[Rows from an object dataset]
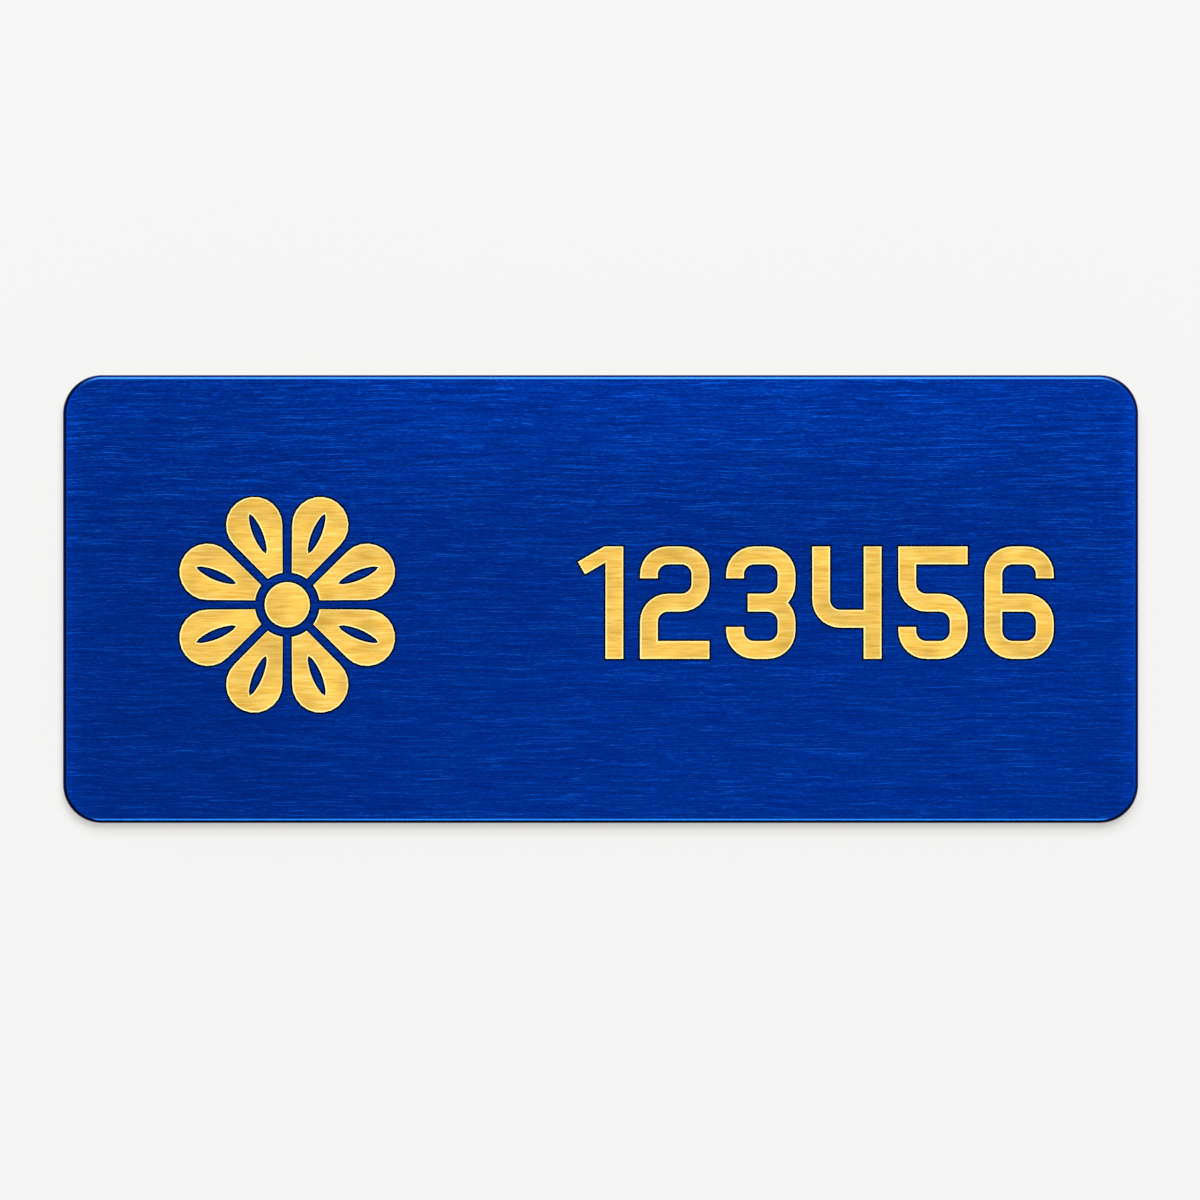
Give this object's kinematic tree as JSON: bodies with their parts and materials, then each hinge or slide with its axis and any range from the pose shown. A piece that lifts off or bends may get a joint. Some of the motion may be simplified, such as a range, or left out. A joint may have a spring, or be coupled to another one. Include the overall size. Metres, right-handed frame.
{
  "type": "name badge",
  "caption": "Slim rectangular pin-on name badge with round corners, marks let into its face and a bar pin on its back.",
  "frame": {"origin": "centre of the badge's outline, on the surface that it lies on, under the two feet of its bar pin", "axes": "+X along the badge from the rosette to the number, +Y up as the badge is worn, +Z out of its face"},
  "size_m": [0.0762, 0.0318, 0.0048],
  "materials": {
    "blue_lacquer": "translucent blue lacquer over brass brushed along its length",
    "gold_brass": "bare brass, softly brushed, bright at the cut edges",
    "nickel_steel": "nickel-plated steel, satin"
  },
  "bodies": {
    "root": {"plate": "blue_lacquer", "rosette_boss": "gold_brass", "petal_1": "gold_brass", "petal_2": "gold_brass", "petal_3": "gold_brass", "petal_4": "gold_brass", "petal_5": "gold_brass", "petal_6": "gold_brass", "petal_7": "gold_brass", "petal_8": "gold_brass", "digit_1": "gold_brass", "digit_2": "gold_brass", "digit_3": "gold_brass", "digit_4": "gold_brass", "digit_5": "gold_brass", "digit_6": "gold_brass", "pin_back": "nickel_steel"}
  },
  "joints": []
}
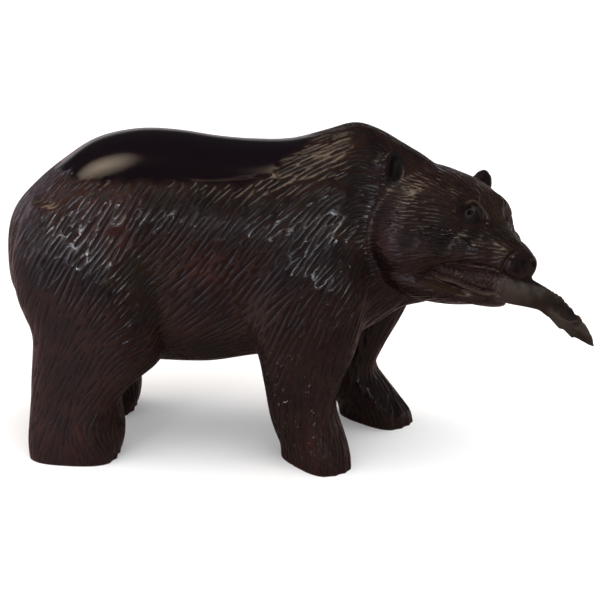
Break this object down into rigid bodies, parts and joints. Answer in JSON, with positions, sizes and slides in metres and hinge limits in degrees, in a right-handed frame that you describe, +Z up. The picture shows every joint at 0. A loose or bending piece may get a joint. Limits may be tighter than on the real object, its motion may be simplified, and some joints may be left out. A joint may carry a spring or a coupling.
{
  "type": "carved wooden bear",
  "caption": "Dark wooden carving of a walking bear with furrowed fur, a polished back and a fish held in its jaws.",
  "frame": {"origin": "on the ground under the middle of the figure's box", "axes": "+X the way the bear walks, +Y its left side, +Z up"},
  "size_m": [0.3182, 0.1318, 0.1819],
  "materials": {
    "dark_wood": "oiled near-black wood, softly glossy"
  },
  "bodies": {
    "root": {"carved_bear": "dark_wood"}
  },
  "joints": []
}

--- Given problem ---
Please quote the data above in full, with no line missing.

--- The reply ---
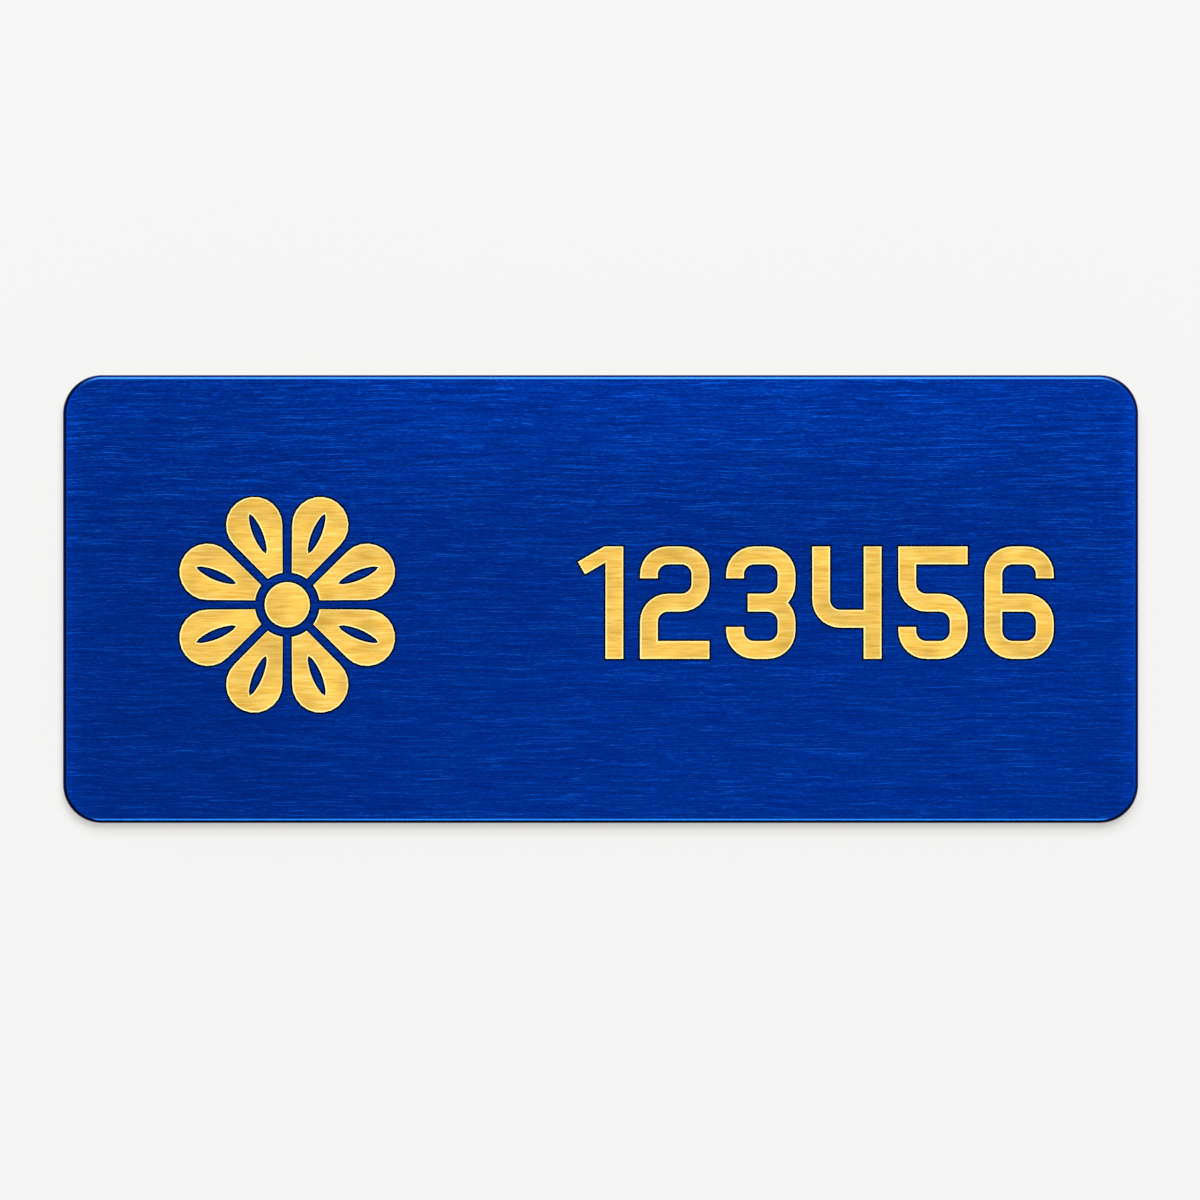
Give this object's kinematic tree as JSON: bodies with their parts and materials, then each hinge or slide with its axis and any range from the pose shown. A piece that lifts off or bends may get a joint. Some of the motion may be simplified, such as a range, or left out. A joint may have a spring, or be coupled to another one. Include the overall size. Metres, right-handed frame.
{
  "type": "name badge",
  "caption": "Slim rectangular pin-on name badge with round corners, marks let into its face and a bar pin on its back.",
  "frame": {"origin": "centre of the badge's outline, on the surface that it lies on, under the two feet of its bar pin", "axes": "+X along the badge from the rosette to the number, +Y up as the badge is worn, +Z out of its face"},
  "size_m": [0.0762, 0.0318, 0.0048],
  "materials": {
    "blue_lacquer": "translucent blue lacquer over brass brushed along its length",
    "gold_brass": "bare brass, softly brushed, bright at the cut edges",
    "nickel_steel": "nickel-plated steel, satin"
  },
  "bodies": {
    "root": {"plate": "blue_lacquer", "rosette_boss": "gold_brass", "petal_1": "gold_brass", "petal_2": "gold_brass", "petal_3": "gold_brass", "petal_4": "gold_brass", "petal_5": "gold_brass", "petal_6": "gold_brass", "petal_7": "gold_brass", "petal_8": "gold_brass", "digit_1": "gold_brass", "digit_2": "gold_brass", "digit_3": "gold_brass", "digit_4": "gold_brass", "digit_5": "gold_brass", "digit_6": "gold_brass", "pin_back": "nickel_steel"}
  },
  "joints": []
}
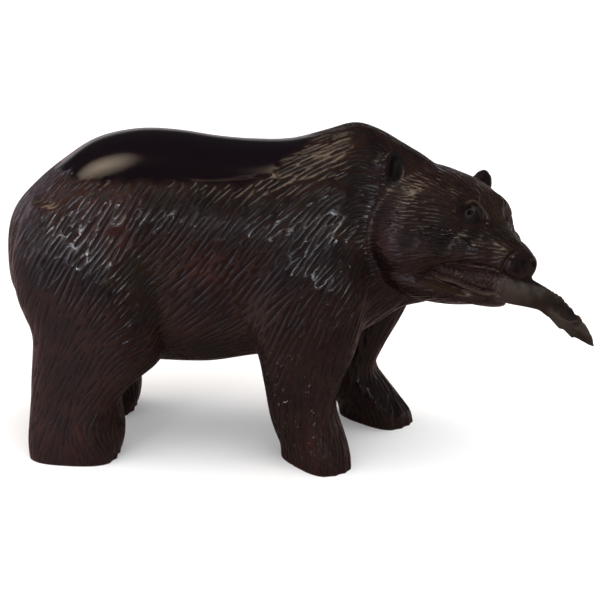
Break this object down into rigid bodies, parts and joints. Answer in JSON, with positions, sizes and slides in metres and hinge limits in degrees, in a right-handed frame that you describe, +Z up. The picture shows every joint at 0. A loose or bending piece may get a joint. Limits may be tighter than on the real object, its motion may be simplified, and some joints may be left out. A joint may carry a spring or a coupling.
{
  "type": "carved wooden bear",
  "caption": "Dark wooden carving of a walking bear with furrowed fur, a polished back and a fish held in its jaws.",
  "frame": {"origin": "on the ground under the middle of the figure's box", "axes": "+X the way the bear walks, +Y its left side, +Z up"},
  "size_m": [0.3182, 0.1318, 0.1819],
  "materials": {
    "dark_wood": "oiled near-black wood, softly glossy"
  },
  "bodies": {
    "root": {"carved_bear": "dark_wood"}
  },
  "joints": []
}